"The Christmas Invasion," since it was a Christmas special, doesn't really count as episode one. It's a full hour of extra pleasure on top of the whole season, before it even begins! And it is packed full of fun. In just one episode--ok, less than one--ok, just one scene--Benedict Cumberbatch had to move over on his throne to share with David Tennant. That man can act! Oh, he plays up me like a pipe: he knows all the stops, he sounds be from the top of my compass to the lowest note. He's a laugh-riot, he's a tear-jerker.
I have found a couple of occasions recently to point out that there is a fine line between an archetype and a cliche. A really great work of art, or a really popular one, taps into those universal archetypes so that the very first time you read or watch it, you feel you've always known it. The minute I met Harry Potter, for instance, I felt I had always known him. He immediately became a permanent member of my mental dramatis personae. The enduring myths work this way: they have a limited cast of familiar characters, and they play the same few themes over and over again in endless variation: always new, always timeless, always familiar.
Doctor Who shamelessly piles archetypes on top of cliches, shakes the whole thing up, then dumps the resulting mixture on our willing heads. One moment there's a blatant piece of plagiarism--such as when the Doctor gets his hand chopped off, a la Luke Skywalker and Darth Vader. Just before that, there was a direct quote (with citation) to The Lion King, of all things. But those pop-culture references are more than just hilarious. They are also meaningful. The Lion King, for instance, is a retelling of Hamlet. Now, in 2005 Tennant had not yet performed his critically-acclaimed Hamlet on either stage or screen, so the Lion King reference and the subsequent sword fight cannot be references (more like prophecies?), but he was already a noted stage actor and had played Romeo at the RSC. So the Star Wars reference taps into timeless archetypes of family antagonism, while the Lion King reference and the sword fight point to Shakespeare's eternal appeal--and showcase Tennant's sword-fighting skills.
I want to comment on another skill of his that Shakespeare's original audience would have particularly admired. Actors in those days were highly praised for being able to pull off sudden, wild changes of emotion. Leontes in Winter's Tale, for instance, goes from loving to murderously jealous in no-seconds flat. Obviously, Tennant is a consummate master of the sudden mood shift. Yet he adds another, deeper layer below the changeability: his Doctor maintains a kind of permanent calm underneath the "wild and whirling words": a self-confidence, a sexual confidence, a sense of power and control. That's a huge part of what we love, I'm sure. My sister Nadine says he has every facial expression known to man, too, which certainly helps!

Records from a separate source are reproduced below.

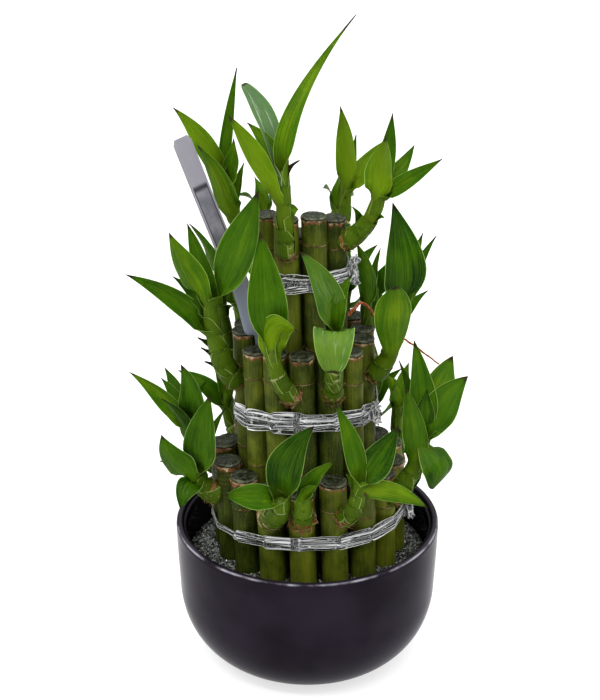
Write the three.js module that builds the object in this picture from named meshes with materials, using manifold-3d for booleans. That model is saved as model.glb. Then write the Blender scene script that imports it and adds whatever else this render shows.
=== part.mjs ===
// A lucky bamboo tower: three tiers of cut canes with leafy shoots, tied with clear film bands and
// standing in crystal gravel in a round glazed bowl.
//
// Millimetres, +Z up. The origin is the middle of the bowl's foot, and the front faces -Y.

import * as THREE from "three";
import { mergeVertices } from "three/addons/utils/BufferGeometryUtils.js";
import Module from "manifold-3d";

const wasm = await Module();
wasm.setup();

// Driving dimensions

const CLEARANCE = 0.3;

const POT = {
  rimRadius: 62.5,
  height: 70,
  footRadius: 28.5,
  bellyHeight: 38,
  bellyRadius: 61.5,
  wall: 4,
  floor: 5,
  segments: 40,
  outsideLevels: [3, 9, 20, 38],
  insideLevels: [38, 20, 12],
  // Rounding of the rim, from outside to inside: how far in and down, in half walls
  lip: [[0, 0.7], [0.6, 0], [1.5, 0], [2, 0.8]],
};

const GRAVEL = {
  depthUnderCanes: 9,
  heightAtWall: 48.5,
  heightAtCanes: 57,
  bundleRadius: 47,
  rippleHeight: 0.6,
  ripples: 9,
  holeOvershoot: 5,
};

// The whole tower leans a little: its middle stands off the bowl's middle and drifts as it rises.
const TOWER = { shift: 1.5, lean: -0.03, leanFrom: 55 };

const CANE_SIDES = 8;
const CANE_FOOT = POT.floor + CLEARANCE + GRAVEL.depthUnderCanes;
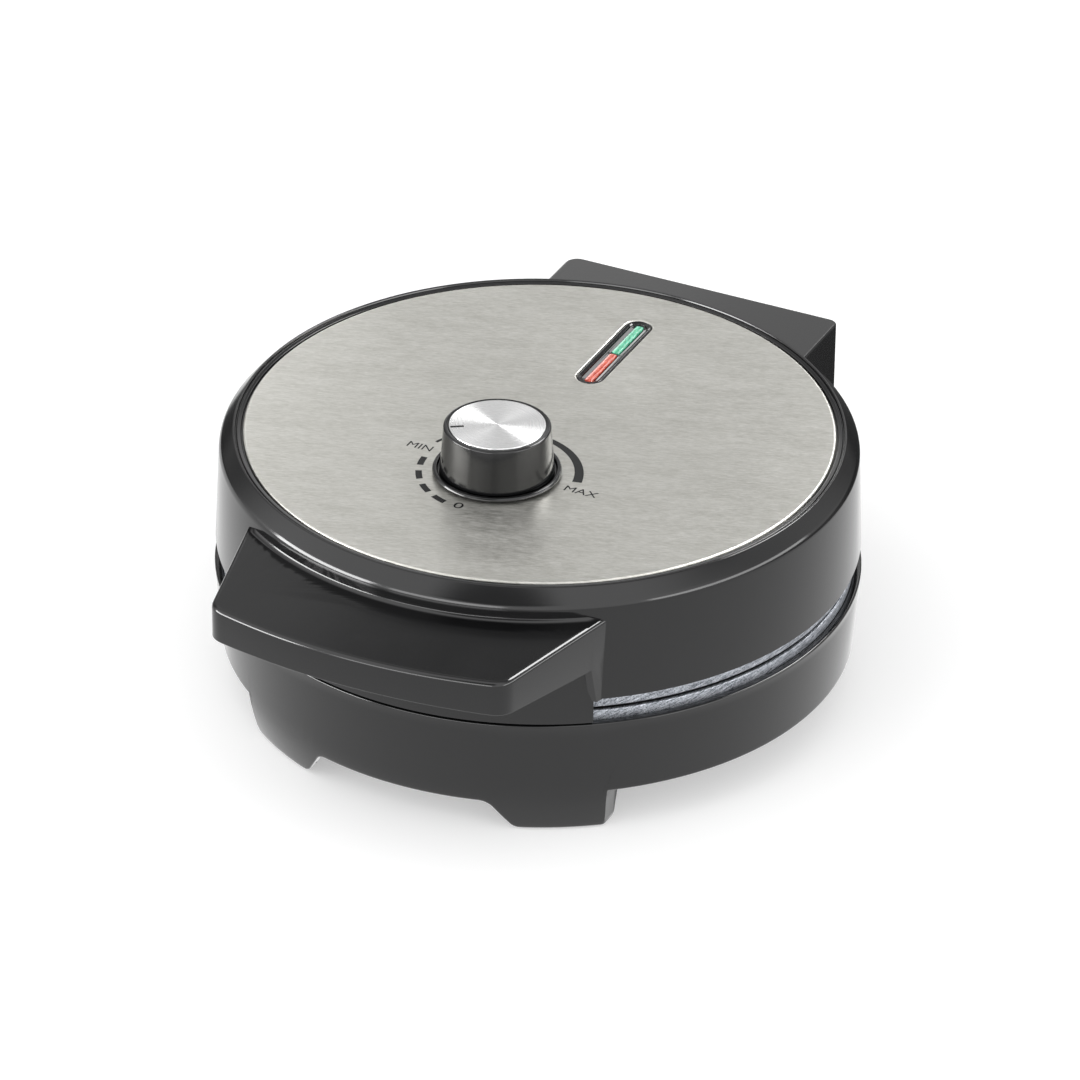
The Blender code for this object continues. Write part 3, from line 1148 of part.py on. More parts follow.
def indicators():
    """The black bezel, the two lenses in it and the lamps in their holder below."""
    top = PLATE_TOP_HEIGHT - BEZEL_SINK
    gap = SEAT_GAP
    bezel = extruded(
        "indicator_bezel", racetrack(SLOT_LENGTH - 2 * gap, SLOT_WIDTH - 2 * gap), top - BEZEL_DEPTH, top,
        LID, BLACK_PLASTIC, smooth=True,
    )
    flange_top = STEEL_UNDER - gap
    join(bezel, extruded(
        "bezel_flange", racetrack(SLOT_LENGTH + 2 * BEZEL_FLANGE, SLOT_WIDTH + 2 * BEZEL_FLANGE),
        flange_top - BEZEL_FLANGE_THICKNESS, flange_top, LID,
    ))
    for colour, (start, end) in lens_spans().items():
        half = LENS_WIDTH / 2
        lens_top = top - LENS_SINK
        cut(bezel, box(
            f"{colour}_window", (-half, half), (start, end), (lens_top - LENS_THICKNESS, top + OVERRUN), LID
        ))
        cut(bezel, box(
            f"{colour}_light_way", (-half / 2, half / 2), (start + half, end - half),
            (top - BEZEL_DEPTH - OVERRUN, top), LID,
        ))
        lens = box(
            f"{colour}_lens", (gap - half, half - gap), (start + gap, end - gap),
            (lens_top - LENS_THICKNESS + gap, lens_top), LID, GREEN_LENS if colour == "green" else RED_LENS,
        )
        soften(lens, LENS_SINK, 1)
    holder_top = top - BEZEL_DEPTH - gap
    x = HOLDER_WIDTH / 2
    y = HOLDER_LENGTH / 2
    wall = HOLDER_WALL
    holder = box(
        "lamp_holder", (-x, x), (SLOT_CENTRE_Y - y, SLOT_CENTRE_Y + y),
        (holder_top - HOLDER_DEPTH, holder_top), LID, CREAM_PLASTIC,
    )
    cut(holder, box(
        "lamp_holder_hollow", (wall - x, x - wall), (SLOT_CENTRE_Y + wall - y, SLOT_CENTRE_Y + y - wall),
        (holder_top - HOLDER_DEPTH + wall, holder_top + OVERRUN), LID,
    ))
    lamp_height = holder_top - HOLDER_DEPTH + wall + gap + LAMP_RADIUS
    for colour, (start, end) in lens_spans().items():
        middle = (start + end) / 2
        ends = (middle - LAMP_LENGTH / 2, middle + LAMP_LENGTH / 2)
        rod(
            f"{colour}_neon_lamp", (0, ends[0], lamp_height), (0, ends[1], lamp_height), LAMP_RADIUS, LID,
            LAMP_GLASS,
        )


def knob():
    """The black knob, its aluminium cap, the shaft that it turns and the collar that it turns in."""
    centre = (0, KNOB_Y)
    bore = SHAFT_RADIUS + SEAT_GAP
    profile = [
        (CAP_RADIUS + SEAT_GAP, CAP_SEAT),
        (CAP_RADIUS + SEAT_GAP, KNOB_TOP - SEAT_GAP),
        (CAP_RADIUS + (KNOB_TOP_RADIUS - CAP_RADIUS) / 2, KNOB_TOP - SEAT_GAP),
        (KNOB_TOP_RADIUS, KNOB_TOP - KNOB_CHAMFER),
        (KNOB_FOOT_RADIUS, KNOB_BOTTOM),
        (KNOB_FOOT_RADIUS - KNOB_WALL, KNOB_BOTTOM),
        (KNOB_FOOT_RADIUS - 2 * KNOB_WALL, KNOB_ROOF),
        (KNOB_HUB_RADIUS, KNOB_ROOF),
        (KNOB_HUB_RADIUS, KNOB_BOTTOM),
        (bore, KNOB_BOTTOM),
        (bore, KNOB_BORE_TOP),
    ]
    turned("knob_body", profile, KNOB, SATIN_BLACK, centre=centre)
    turned("knob_cap", [
        (CAP_RADIUS, CAP_SEAT + SEAT_GAP), (CAP_RADIUS, KNOB_TOP),
    ], KNOB, SPUN_ALUMINIUM, centre=centre)
    shaft_bottom = BUSH_TOP - THERMOSTAT_BUSH_LENGTH
    shaft = rod(
        "thermostat_shaft", (0, KNOB_Y, shaft_bottom + SEAT_GAP), (0, KNOB_Y, KNOB_BORE_TOP - SEAT_GAP),
        SHAFT_RADIUS, KNOB, PLATED_STEEL,
    )
    flat = SHAFT_RADIUS - SHAFT_FLAT_DEPTH
    cut(shaft, box(
        "shaft_flat", (flat, flat + OVERRUN),
        (KNOB_Y - SHAFT_RADIUS - OVERRUN, KNOB_Y + SHAFT_RADIUS + OVERRUN),
        (KNOB_BOTTOM, KNOB_BORE_TOP + OVERRUN), KNOB,
    ))
    rim_middle = (COLLAR_RADIUS + COLLAR_INNER_RADIUS) / 2
    turned("dial_collar", [
        (SHAFT_HOLE_RADIUS, COLLAR_BOTTOM),
        (COLLAR_RADIUS, COLLAR_BOTTOM),
        (COLLAR_RADIUS - SEAT_GAP, COLLAR_BOTTOM + COLLAR_HEIGHT / 2),
        (rim_middle, COLLAR_BOTTOM + COLLAR_HEIGHT),
        (COLLAR_INNER_RADIUS, COLLAR_BOTTOM + COLLAR_FLOOR),
        (SHAFT_HOLE_RADIUS, COLLAR_BOTTOM + COLLAR_FLOOR),
    ], LID, BLACK_PLASTIC, centre=centre, solid=False)


def thermostat():
    """The thermostat's body with its bush, on a sheet bracket that rests on the upper plate."""
    x = THERMOSTAT_X / 2
    y = THERMOSTAT_Y / 2
    body = box(
        "thermostat", (-x, x), (KNOB_Y - y, KNOB_Y + y), (THERMOSTAT_BOTTOM, THERMOSTAT_TOP), LID, CERAMIC
    )
    join(body, rod(
        "thermostat_bush", (0, KNOB_Y, THERMOSTAT_TOP - BURIED), (0, KNOB_Y, BUSH_TOP),
        THERMOSTAT_BUSH_RADIUS, LID,
    ))
    cut(body, rod(
        "thermostat_bore", (0, KNOB_Y, THERMOSTAT_TOP), (0, KNOB_Y, BUSH_TOP + OVERRUN),
        SHAFT_RADIUS + SEAT_GAP, LID,
    ))
    low = UPPER_BACK + SEAT_GAP
    foot = BRACKET_FOOT_Y / 2
    half = BRACKET_X / 2
    sheet = BRACKET_SHEET
    bracket = box(
        "thermostat_bracket", (-half, half), (KNOB_Y - foot, KNOB_Y + foot), (low, low + sheet),
        LID, PLATED_STEEL,
    )
    for side in (-1, 1):
        reach = sorted((side * (x + SEAT_GAP), side * (x + SEAT_GAP + sheet)))
        join(bracket, box(
            f"bracket_arm_{side}", reach, (KNOB_Y - foot, KNOB_Y + foot),
            (low + BURIED, THERMOSTAT_BOTTOM + THERMOSTAT_HEIGHT / 2), LID,
        ))


def tail_place(side, back, back_way):
    """The far end of one of an element's tails."""
    x, y = on_ring(ELEMENT_RING_RADIUS, math.pi / 2 + side * ELEMENT_HALF_OPENING)
    bend = -math.copysign(ELEMENT_BEND, x)
    return Vector((x + bend, y, element_height(back, back_way) + back_way * ELEMENT_TAIL))


def smooth_route(points):
    """Rounds the corners of a few points. The curve starts and ends along the first and last leg."""
    points = [Vector(point) for point in points]
    route = [points[0]]
    for before, corner, after in zip(points, points[1:], points[2:]):
        start = (before + corner) / 2
        end = (corner + after) / 2
        for step in range(BEND_STEPS):
            t = step / BEND_STEPS
            route.append((1 - t) ** 2 * start + 2 * t * (1 - t) * corner + t ** 2 * end)
    return route + [(points[-2] + points[-1]) / 2, points[-1]]


def base_wiring():
    """Terminal block, its two leads to the lower element and the gland where the cord comes in."""
    x = TERMINAL_X / 2
    y = TERMINAL_Y / 2
    low = TERMINAL_FOOT
    top = low + TERMINAL_Z
    box(
        "terminal_block", (-x, x), (TERMINAL_BLOCK_Y - y, TERMINAL_BLOCK_Y + y), (low, top),
        BODY, CREAM_PLASTIC,
    )
    for side, name in ((1, "live"), (-1, "neutral")):
        tail = tail_place(side, LOWER_BACK, -1)
        start = Vector((math.copysign(x / 2, tail.x), TERMINAL_BLOCK_Y - y - SEAT_GAP, (low + top) / 2))
        end = Vector((tail.x, tail.y, tail.z - 2 * SEAT_GAP))
        under = Vector((tail.x, tail.y, low + 2 * WIRE_RADIUS))
        out = start - Vector((0, 2 * WIRE_RADIUS, 0))
        bow = Vector(((start.x + tail.x) / 2, (start.y + tail.y) / 2, low + 2 * WIRE_RADIUS))
        route = smooth_route([start, out, bow, under, end])
        tube(f"base_{name}_lead", route, WIRE_RADIUS, BODY, WIRE_SLEEVE)
    height = (FLOOR_TOP + BASE_BLOCK_TOP - BASE_BLOCK_WALL) / 2
    inner = BASE_BLOCK_BACK - BASE_BLOCK_WALL - GLAND_INNER_LENGTH
    outer = BASE_BLOCK_BACK + SEAT_GAP
    gland = rod(
        "cord_gland", (GLAND_X, inner, height), (GLAND_X, outer + GLAND_FLANGE_THICKNESS, height),
        GLAND_RADIUS, BODY, RUBBER, GLAND_STEPS,
    )
    join(gland, rod(
        "gland_flange", (GLAND_X, outer, height), (GLAND_X, outer + GLAND_FLANGE_THICKNESS, height),
        GLAND_FLANGE_RADIUS, BODY, steps=GLAND_STEPS,
    ))
    cut(gland, rod(
        "gland_cord_bore", (GLAND_X, inner - OVERRUN, height), (GLAND_X, outer + OVERRUN, height),
        GLAND_BORE_RADIUS, BODY,
    ))


def lid_wiring():
    """Thermal fuse on the upper plate's back and the leads between hinge, thermostat and element."""
    back = UPPER_BACK
    fuse_height = back + REFLECTOR_DEPTH + SEAT_GAP + FUSE_RADIUS
    fuse_y = KNOB_Y + BRACKET_FOOT_Y
    rod(
        "thermal_fuse", (FUSE_X, fuse_y, fuse_height), (FUSE_X, fuse_y + FUSE_LENGTH, fuse_height),
        FUSE_RADIUS, LID, WIRE_SLEEVE,
    )
    run = back + REFLECTOR_DEPTH + 2 * WIRE_RADIUS
    left = tail_place(1, back, 1)
    right = tail_place(-1, back, 1)
    edge = THERMOSTAT_Y / 2 + SEAT_GAP
    spread = THERMOSTAT_X / 4
    straight = 2 * WIRE_RADIUS
    above = Vector((0, 0, SEAT_GAP))
    start = Vector((-spread, KNOB_Y + edge, run))
    out = start + Vector((0, straight, 0))
    top = left + above + Vector((0, 0, 2 * straight))
    over = Vector(((out.x + left.x) / 2, (out.y + left.y) / 2, top.z))
    route = smooth_route([start, out, over, top, left + above])
    tube("lid_live_lead", route, WIRE_RADIUS, LID, WIRE_SLEEVE)
    start = Vector((FUSE_X, fuse_y + FUSE_LENGTH + SEAT_GAP, fuse_height))
    out = start + Vector((0, straight, 0))
    top = right + above + Vector((0, 0, 2 * straight))
    over = Vector(((out.x + right.x) / 2, (out.y + right.y) / 2, (run + top.z) / 2))
    route = smooth_route([start, out, over, top, right + above])
    tube("lid_neutral_lead", route, WIRE_RADIUS, LID, WIRE_SLEEVE)


def hinge_pins():
    """The two pins, each through a rib, an ear of the base and a boss on the lid block's side wall."""
    inner = EAR_INNER_X - EAR_SIDE_GAP - RIB_THICKNESS
    outer = BLOCK_HALF_WIDTH - BLOCK_WALL / 2 - SEAT_GAP
    for side, name in ((-1, "left"), (1, "right")):
        head = inner - SEAT_GAP
        start = head - PIN_HEAD_THICKNESS
        pin = rod(
            f"hinge_pin_{name}", (side * (head - BURIED), HINGE_Y, HINGE_Z), (side * outer, HINGE_Y, HINGE_Z),
            PIN_RADIUS, BODY, PLATED_STEEL,
        )
        join(pin, rod(
            f"pin_head_{name}", (side * start, HINGE_Y, HINGE_Z), (side * head, HINGE_Y, HINGE_Z),
            PIN_HEAD_RADIUS, BODY,
        ))


base_housing()
foot_pads()
cooking_plate("lower_cooking_plate", BODY, LOWER_FACE, -1)
cooking_plate("upper_cooking_plate", LID, UPPER_FACE, 1)
heating_element("lower_heating_element", BODY, LOWER_BACK, -1)
heating_element("upper_heating_element", LID, UPPER_BACK, 1)
heat_reflector("lower_heat_reflector", BODY, LOWER_BACK, -1, False)
heat_reflector("upper_heat_reflector", LID, UPPER_BACK, 1, True)
plate_screws()
lid_housing()
lid_handle()
handle_screws()
steel_top_plate()
indicators()
knob()
thermostat()
base_wiring()
lid_wiring()
hinge_pins()
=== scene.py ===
"""Looks of a round heart waffle maker: its housings, handle, plates, dial and lenses, its finishes and a studio.

Shapes are worked out in millimetres round the body's upright axis, with the front at -Y, and placed
in the frame's metres when a piece is made.
"""
import math

import bmesh
import bpy
import numpy as np
from mathutils import Matrix, Vector


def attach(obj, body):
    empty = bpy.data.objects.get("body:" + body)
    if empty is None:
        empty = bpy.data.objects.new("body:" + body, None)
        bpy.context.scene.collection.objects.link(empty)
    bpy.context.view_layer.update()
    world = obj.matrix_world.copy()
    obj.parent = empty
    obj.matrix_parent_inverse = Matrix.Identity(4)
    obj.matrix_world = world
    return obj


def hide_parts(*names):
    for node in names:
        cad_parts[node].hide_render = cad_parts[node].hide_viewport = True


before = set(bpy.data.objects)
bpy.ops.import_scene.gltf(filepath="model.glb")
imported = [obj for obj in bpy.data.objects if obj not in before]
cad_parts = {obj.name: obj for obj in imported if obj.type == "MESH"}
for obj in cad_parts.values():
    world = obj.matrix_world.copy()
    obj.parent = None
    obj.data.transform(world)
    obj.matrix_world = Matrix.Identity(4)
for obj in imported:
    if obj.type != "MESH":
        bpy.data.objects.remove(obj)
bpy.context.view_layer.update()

MM = 0.001
AXIS_Y = 5.25

# Heights and radii that the pieces share, in millimetres
PARTING = 46.1
PLATE_TOP = 88.7
HINGE_Y, HINGE_Z = 114.0, 46.1
BLOCK_BACK = 126.0
BLOCK_TOP = 77.5
BLOCK_HALF = 49.3
LID_FOOT = 50.8
KNOB_Y = -31.0
SLOT_Y = 55.7
FINE_TURN = 288


# Grids and outlines

def placed(points):
    """Millimetres round the body's axis become metres in the frame."""
    return (np.asarray(points, float) + (0.0, AXIS_Y, 0.0)) * MM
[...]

Two more points and then I'm done for today. Even before I started watching these, I was wondering what it is that gets Americans addicted to British television. I mean, we even went crazy over Downton Abbey, which is--you've got to admit--pretty lousy television. I still don't know, but I just want to point out that Russell T. Davies and the rest know they've got us hooked, so they can even make a cultural joke a serious plot point: the necessity of a cup of tea. "Very British," says Mickey, right before it saves the Doctor's life. Sweet.
Finally, one aspect of Doctor Who that just gets me every time is how the writers know how to tap into what creeps us out the most--killer
angel statues, for instance, or in this case, people we love all
walking, walking, walking, climbing, standing on edges, lemmings to
their doom. Our fears, our horrors, coming to life on screen. And then all being solved by a loving, appealing, darling of a man. Who could resist?